## What this task involves
All lines in the data bearing the string "body" should be identified and copied.
======== Extracted entries
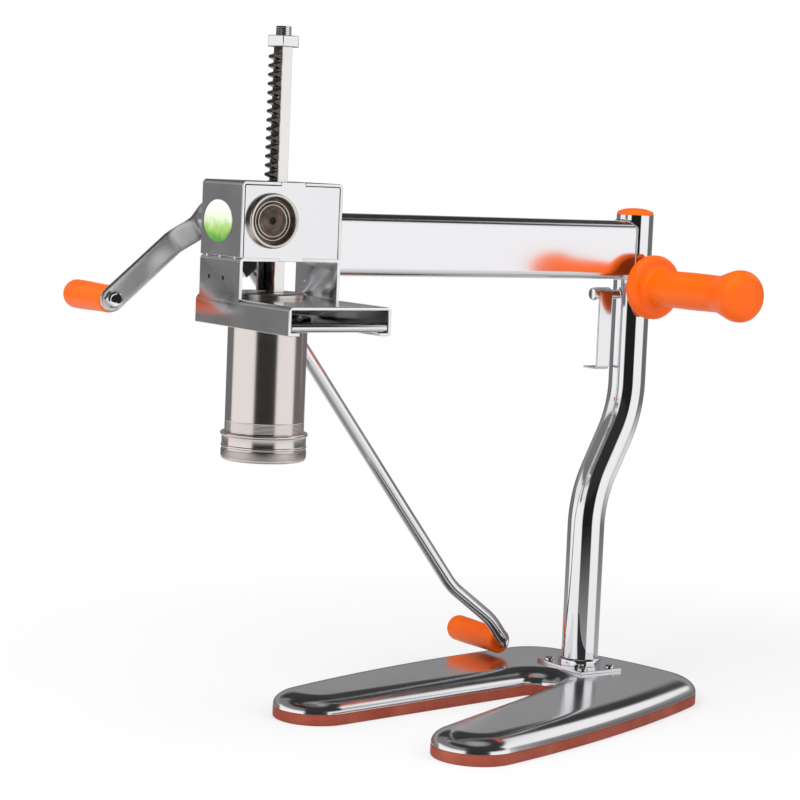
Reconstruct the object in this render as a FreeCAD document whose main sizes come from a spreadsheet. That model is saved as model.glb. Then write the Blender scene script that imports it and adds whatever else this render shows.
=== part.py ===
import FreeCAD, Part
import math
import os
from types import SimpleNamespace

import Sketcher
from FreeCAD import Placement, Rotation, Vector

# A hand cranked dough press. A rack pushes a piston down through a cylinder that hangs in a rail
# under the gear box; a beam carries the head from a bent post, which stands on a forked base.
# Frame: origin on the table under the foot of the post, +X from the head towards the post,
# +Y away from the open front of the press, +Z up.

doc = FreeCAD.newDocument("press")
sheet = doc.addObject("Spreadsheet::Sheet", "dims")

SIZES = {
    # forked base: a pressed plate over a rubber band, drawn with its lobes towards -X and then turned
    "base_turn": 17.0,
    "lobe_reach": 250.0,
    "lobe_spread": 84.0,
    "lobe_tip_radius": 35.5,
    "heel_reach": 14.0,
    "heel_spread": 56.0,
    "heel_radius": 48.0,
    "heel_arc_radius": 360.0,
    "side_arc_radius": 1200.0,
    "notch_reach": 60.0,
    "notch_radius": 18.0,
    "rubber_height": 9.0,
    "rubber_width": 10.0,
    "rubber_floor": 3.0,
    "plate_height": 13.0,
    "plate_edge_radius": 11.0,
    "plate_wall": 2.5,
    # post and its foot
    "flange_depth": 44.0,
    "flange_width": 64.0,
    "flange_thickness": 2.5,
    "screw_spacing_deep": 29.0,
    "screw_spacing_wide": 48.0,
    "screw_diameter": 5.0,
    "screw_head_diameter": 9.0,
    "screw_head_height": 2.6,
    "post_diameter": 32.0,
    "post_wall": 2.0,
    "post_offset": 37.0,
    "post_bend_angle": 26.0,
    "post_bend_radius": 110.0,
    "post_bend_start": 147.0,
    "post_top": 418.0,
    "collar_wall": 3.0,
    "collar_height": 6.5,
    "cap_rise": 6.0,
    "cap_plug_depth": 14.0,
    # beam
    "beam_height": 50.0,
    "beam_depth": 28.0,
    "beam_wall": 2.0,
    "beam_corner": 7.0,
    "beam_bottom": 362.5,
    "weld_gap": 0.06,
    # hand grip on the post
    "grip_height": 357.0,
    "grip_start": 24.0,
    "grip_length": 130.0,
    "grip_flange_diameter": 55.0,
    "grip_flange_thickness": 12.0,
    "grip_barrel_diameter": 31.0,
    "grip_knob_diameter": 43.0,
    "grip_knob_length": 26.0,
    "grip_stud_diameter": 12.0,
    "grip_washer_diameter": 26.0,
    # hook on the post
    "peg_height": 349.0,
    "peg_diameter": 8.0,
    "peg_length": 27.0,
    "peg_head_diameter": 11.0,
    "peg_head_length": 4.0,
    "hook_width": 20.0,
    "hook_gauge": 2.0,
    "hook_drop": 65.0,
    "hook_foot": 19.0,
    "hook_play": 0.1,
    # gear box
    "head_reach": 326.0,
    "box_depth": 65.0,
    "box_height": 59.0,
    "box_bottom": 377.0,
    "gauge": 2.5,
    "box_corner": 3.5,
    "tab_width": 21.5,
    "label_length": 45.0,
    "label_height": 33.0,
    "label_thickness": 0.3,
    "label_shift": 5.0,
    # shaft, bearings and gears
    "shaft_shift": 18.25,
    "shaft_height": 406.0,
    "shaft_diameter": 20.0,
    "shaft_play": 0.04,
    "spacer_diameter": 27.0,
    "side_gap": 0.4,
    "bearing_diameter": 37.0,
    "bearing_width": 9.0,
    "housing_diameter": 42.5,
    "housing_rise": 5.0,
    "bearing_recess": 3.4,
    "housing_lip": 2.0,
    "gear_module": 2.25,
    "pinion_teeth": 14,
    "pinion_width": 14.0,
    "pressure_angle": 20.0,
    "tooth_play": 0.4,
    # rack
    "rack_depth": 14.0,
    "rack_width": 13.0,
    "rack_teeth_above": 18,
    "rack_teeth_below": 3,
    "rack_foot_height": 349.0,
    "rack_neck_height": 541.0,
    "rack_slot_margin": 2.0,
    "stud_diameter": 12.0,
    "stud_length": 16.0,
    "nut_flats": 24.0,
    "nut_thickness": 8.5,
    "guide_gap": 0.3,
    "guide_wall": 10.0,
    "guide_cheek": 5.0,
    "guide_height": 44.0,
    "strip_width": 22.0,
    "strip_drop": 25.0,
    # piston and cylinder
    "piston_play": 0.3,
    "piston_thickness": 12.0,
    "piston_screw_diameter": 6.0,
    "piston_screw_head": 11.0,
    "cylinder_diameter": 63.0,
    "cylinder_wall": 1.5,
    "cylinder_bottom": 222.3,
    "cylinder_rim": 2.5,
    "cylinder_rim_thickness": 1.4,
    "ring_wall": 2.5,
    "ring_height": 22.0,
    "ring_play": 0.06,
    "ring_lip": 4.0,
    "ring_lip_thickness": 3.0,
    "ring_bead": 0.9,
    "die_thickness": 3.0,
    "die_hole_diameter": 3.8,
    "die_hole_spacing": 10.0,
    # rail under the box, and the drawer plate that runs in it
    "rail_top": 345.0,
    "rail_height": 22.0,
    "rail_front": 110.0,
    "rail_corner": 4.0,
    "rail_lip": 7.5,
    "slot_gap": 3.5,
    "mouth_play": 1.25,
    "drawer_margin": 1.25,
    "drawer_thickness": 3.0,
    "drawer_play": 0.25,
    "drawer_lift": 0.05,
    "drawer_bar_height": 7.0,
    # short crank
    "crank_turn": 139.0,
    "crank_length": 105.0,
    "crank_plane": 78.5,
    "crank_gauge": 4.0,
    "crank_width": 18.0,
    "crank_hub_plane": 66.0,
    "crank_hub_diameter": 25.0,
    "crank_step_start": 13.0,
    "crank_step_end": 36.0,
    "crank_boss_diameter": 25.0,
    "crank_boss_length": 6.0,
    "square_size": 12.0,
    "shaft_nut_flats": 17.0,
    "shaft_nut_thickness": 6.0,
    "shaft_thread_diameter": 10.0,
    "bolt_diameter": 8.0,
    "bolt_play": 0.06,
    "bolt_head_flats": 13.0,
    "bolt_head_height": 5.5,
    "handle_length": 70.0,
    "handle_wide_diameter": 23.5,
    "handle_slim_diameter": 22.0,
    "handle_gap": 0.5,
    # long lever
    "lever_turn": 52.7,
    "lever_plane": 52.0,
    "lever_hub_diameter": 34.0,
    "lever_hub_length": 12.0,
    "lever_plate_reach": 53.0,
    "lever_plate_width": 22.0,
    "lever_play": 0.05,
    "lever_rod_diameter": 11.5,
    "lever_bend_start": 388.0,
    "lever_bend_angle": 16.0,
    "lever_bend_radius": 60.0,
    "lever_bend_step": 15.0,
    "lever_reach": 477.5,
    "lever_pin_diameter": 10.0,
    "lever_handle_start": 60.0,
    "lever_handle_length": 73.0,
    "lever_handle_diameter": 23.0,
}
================
======== Extracted entries
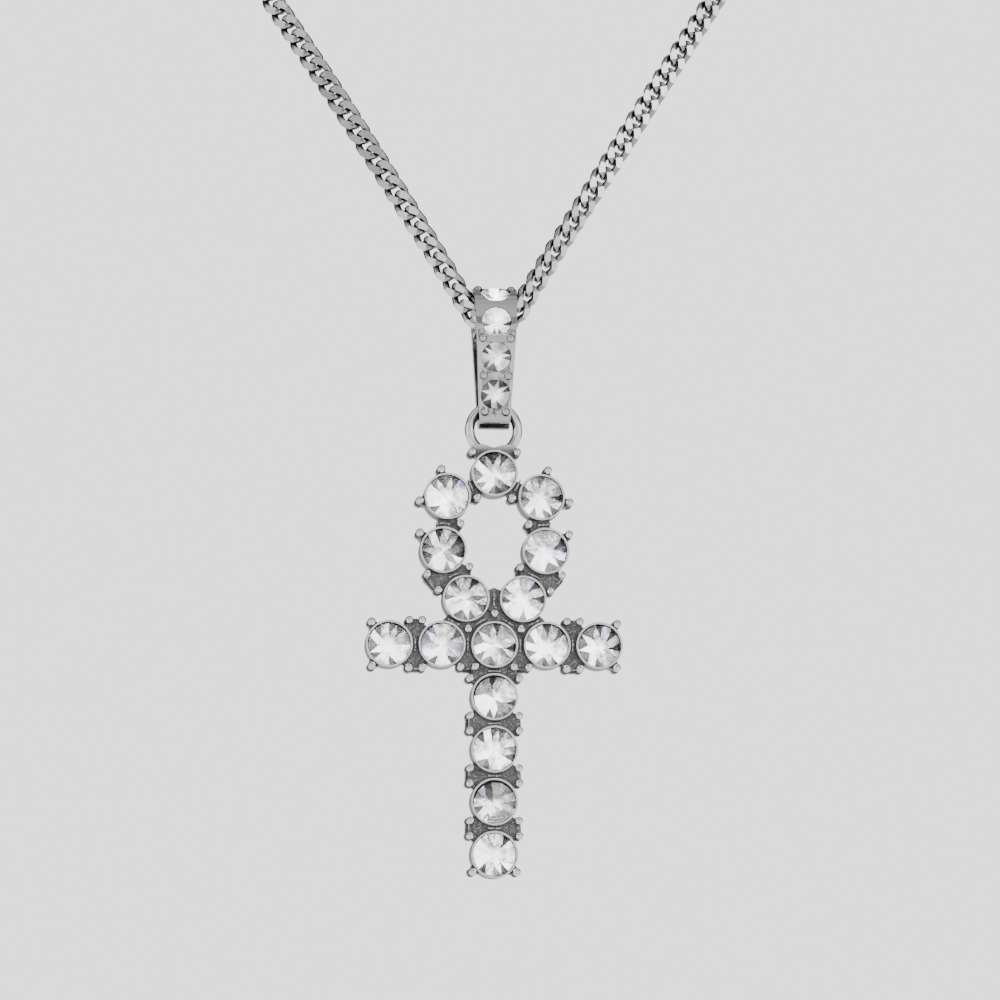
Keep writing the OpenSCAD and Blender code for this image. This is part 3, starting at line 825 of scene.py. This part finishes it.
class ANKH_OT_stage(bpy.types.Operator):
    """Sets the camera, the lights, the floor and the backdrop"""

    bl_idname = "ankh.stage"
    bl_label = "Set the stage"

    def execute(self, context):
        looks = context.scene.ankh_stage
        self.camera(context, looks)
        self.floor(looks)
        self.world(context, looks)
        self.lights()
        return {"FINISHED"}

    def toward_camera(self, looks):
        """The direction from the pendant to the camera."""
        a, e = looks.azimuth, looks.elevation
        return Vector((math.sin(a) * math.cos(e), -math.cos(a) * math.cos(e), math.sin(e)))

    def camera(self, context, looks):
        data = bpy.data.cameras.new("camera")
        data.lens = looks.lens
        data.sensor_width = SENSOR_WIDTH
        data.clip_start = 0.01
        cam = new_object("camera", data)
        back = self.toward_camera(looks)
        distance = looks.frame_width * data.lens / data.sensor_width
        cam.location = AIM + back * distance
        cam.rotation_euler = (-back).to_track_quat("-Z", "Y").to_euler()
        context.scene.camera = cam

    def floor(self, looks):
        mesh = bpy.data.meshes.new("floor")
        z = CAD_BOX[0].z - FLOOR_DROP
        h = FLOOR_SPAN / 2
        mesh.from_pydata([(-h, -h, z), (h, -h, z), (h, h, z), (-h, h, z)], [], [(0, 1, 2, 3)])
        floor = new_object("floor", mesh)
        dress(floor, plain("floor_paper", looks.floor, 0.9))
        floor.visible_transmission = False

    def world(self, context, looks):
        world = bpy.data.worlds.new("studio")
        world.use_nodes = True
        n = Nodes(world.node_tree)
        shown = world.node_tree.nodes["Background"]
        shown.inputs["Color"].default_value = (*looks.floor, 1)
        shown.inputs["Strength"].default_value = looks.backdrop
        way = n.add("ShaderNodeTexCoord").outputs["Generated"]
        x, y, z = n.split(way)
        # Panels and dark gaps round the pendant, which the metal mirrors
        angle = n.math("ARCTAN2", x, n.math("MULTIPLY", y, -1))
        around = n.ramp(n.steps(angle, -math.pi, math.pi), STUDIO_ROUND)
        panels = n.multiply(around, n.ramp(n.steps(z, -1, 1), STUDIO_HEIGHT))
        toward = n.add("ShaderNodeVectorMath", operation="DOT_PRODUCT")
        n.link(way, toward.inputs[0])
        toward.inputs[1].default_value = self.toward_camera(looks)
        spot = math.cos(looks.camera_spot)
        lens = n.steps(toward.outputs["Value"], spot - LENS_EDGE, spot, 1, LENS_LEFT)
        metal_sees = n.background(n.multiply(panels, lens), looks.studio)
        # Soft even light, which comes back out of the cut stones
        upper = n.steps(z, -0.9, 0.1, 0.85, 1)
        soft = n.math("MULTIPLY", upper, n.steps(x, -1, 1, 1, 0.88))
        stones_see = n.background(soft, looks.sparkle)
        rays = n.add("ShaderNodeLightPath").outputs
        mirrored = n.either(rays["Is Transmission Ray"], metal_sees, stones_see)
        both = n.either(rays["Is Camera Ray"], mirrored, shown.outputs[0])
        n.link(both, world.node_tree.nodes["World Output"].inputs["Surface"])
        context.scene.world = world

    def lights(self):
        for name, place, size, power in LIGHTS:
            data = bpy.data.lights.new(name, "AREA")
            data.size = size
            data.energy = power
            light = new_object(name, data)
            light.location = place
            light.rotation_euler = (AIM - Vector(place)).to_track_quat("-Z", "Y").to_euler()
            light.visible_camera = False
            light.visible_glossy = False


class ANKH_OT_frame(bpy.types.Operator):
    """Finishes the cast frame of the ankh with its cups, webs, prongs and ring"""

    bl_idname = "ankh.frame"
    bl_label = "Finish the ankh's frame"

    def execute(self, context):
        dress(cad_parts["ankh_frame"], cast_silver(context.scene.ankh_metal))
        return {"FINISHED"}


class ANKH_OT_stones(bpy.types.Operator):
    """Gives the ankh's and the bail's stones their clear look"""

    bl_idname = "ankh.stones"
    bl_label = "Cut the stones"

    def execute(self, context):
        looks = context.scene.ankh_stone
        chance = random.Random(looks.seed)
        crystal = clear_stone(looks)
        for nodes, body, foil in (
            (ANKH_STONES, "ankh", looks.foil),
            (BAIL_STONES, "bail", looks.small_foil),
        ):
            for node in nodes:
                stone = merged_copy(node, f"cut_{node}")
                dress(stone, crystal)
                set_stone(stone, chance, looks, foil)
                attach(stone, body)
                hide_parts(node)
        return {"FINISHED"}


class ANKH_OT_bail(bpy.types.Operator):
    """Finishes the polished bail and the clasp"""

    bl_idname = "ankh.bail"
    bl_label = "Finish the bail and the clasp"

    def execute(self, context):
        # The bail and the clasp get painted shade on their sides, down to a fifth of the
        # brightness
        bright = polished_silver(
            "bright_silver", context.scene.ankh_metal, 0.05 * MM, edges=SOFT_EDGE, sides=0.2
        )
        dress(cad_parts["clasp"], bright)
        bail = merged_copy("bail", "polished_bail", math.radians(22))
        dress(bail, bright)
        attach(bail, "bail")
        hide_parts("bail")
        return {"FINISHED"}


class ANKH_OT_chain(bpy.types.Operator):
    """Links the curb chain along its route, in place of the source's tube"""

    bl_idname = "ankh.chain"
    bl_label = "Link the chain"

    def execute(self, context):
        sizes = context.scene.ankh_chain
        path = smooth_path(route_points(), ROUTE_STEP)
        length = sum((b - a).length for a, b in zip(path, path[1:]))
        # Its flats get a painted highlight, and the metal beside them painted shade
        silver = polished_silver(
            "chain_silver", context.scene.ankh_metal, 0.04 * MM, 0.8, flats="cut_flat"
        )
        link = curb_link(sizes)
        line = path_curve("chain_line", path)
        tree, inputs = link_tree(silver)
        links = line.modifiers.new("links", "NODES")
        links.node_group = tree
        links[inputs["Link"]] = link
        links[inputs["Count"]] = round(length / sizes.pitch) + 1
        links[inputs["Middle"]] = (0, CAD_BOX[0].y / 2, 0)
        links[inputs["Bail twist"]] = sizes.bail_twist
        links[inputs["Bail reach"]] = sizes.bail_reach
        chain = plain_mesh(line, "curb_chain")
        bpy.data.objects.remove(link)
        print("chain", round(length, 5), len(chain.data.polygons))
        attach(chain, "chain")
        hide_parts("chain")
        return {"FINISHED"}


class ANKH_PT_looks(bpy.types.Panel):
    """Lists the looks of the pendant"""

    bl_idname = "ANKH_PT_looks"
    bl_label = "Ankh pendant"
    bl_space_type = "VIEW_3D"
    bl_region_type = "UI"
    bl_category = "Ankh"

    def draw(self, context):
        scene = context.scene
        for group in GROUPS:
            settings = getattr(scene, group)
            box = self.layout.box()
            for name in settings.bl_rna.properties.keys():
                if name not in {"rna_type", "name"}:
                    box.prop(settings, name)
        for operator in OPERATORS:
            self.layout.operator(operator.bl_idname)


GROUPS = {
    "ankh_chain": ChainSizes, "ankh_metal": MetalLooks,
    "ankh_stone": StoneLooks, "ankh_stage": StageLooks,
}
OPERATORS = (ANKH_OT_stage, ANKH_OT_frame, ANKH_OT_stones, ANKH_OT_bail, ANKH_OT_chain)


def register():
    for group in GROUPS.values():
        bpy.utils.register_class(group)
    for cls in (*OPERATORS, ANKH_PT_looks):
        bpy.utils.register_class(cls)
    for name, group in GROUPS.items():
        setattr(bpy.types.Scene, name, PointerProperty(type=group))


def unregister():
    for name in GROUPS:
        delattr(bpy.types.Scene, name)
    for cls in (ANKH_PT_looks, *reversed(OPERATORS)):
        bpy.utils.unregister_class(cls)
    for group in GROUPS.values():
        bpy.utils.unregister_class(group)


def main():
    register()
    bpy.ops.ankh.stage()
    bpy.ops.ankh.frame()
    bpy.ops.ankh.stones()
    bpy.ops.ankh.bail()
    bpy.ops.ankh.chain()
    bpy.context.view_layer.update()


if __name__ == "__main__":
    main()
================
## Expected output
        for nodes, body, foil in (
                attach(stone, body)